The Lesson Behind the Lesson
Studying Alexander’s system taught me something beyond show construction. It taught me about professional thinking.
An amateur builds a show and hopes it works. A professional builds a system that generates shows — shows that can be adapted, modified, expanded, contracted, and customized for any audience, any venue, any time slot. The professional does not walk into a gig with a single fixed plan. The professional walks in with a toolkit and an architecture, and assembles the right show for the right moment.
This is exactly how I think about strategy consulting. I do not walk into a client meeting with one presentation. I walk in with modules — frameworks, case studies, data points, stories — that I can assemble in real time based on how the conversation develops. The architecture is prepared. The specific assembly is responsive.

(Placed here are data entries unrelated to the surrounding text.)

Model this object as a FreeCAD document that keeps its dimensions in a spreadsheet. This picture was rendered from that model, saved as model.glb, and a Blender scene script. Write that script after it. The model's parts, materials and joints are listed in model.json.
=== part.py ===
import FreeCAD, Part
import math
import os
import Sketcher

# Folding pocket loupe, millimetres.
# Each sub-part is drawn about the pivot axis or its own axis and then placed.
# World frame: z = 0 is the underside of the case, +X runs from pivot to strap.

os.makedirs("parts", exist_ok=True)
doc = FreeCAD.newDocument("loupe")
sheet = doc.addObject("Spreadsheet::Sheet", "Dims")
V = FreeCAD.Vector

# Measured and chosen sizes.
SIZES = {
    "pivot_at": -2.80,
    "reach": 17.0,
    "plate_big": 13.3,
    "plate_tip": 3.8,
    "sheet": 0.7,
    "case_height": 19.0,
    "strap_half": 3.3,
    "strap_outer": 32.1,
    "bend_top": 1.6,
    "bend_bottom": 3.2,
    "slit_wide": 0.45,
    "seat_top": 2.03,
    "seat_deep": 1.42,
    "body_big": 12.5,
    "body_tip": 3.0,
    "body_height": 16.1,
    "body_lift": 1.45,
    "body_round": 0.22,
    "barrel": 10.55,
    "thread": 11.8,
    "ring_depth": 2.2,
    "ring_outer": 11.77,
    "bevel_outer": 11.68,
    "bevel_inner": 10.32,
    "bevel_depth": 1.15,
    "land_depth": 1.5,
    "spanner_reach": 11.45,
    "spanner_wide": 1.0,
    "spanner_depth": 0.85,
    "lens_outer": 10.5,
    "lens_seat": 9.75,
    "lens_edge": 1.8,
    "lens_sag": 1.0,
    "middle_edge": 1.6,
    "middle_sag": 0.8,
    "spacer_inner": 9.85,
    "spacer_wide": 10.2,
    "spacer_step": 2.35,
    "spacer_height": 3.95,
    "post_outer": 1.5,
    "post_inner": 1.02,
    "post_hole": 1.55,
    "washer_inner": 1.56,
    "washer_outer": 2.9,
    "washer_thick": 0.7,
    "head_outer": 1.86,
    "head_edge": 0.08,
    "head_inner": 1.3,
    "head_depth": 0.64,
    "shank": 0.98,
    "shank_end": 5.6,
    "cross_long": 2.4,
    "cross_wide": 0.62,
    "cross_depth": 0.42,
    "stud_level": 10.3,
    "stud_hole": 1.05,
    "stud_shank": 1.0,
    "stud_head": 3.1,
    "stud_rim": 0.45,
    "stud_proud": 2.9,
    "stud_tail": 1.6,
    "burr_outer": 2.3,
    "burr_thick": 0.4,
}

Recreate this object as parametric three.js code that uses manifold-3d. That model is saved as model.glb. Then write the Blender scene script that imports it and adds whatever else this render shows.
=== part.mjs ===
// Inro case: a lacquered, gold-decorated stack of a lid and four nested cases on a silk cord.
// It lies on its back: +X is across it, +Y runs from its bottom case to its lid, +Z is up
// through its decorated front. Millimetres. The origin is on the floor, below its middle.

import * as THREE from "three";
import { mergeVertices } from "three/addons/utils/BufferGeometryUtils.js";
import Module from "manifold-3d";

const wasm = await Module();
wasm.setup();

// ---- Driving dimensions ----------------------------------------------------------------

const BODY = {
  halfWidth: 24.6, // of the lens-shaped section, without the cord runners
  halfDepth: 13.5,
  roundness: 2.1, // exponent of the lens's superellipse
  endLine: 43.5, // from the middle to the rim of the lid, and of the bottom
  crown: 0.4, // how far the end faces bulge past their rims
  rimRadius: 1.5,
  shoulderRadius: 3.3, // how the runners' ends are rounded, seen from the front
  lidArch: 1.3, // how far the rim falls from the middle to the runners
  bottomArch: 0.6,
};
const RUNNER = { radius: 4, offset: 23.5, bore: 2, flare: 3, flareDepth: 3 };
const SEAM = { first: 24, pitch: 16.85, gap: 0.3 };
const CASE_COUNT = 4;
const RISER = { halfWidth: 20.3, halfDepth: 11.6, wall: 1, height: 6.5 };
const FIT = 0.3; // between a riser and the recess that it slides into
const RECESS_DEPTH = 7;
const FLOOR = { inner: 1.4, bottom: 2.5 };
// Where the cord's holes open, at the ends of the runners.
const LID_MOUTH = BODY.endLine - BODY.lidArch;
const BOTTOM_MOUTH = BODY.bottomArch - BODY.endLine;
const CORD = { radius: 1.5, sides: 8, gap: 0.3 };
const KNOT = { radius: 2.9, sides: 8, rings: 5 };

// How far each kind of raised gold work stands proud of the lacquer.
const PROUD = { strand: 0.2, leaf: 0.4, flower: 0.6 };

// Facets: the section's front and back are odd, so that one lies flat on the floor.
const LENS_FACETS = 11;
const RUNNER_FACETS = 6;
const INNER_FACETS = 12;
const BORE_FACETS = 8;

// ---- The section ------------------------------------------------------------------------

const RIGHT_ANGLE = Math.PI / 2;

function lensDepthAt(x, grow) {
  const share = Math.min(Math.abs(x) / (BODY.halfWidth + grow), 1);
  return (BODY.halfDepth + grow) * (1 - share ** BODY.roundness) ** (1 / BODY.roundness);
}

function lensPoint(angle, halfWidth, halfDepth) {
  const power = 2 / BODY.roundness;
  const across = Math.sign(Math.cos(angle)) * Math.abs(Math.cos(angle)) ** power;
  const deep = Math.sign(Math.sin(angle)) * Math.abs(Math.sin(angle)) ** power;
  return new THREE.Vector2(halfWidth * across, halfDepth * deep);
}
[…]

Alexander’s forty-five-minute cruise ship set is a masterclass in professional architecture. I have never performed on a cruise ship. My world is conference stages and corporate dinner events in Vienna, Salzburg, and Graz. But the principles are identical. Build modules. Ensure variety. Create redundancy. Pack light. And always, always have a system that is more flexible than any single show could be.
That is what I learned from studying how a professional builds a full-length commercial show. Not the specific tricks. Not the specific routines. The thinking. The architecture. The understanding that a show is not a sequence of effects but a system designed to serve any audience you might encounter.
The briefcase holds the effects. The architecture holds the show.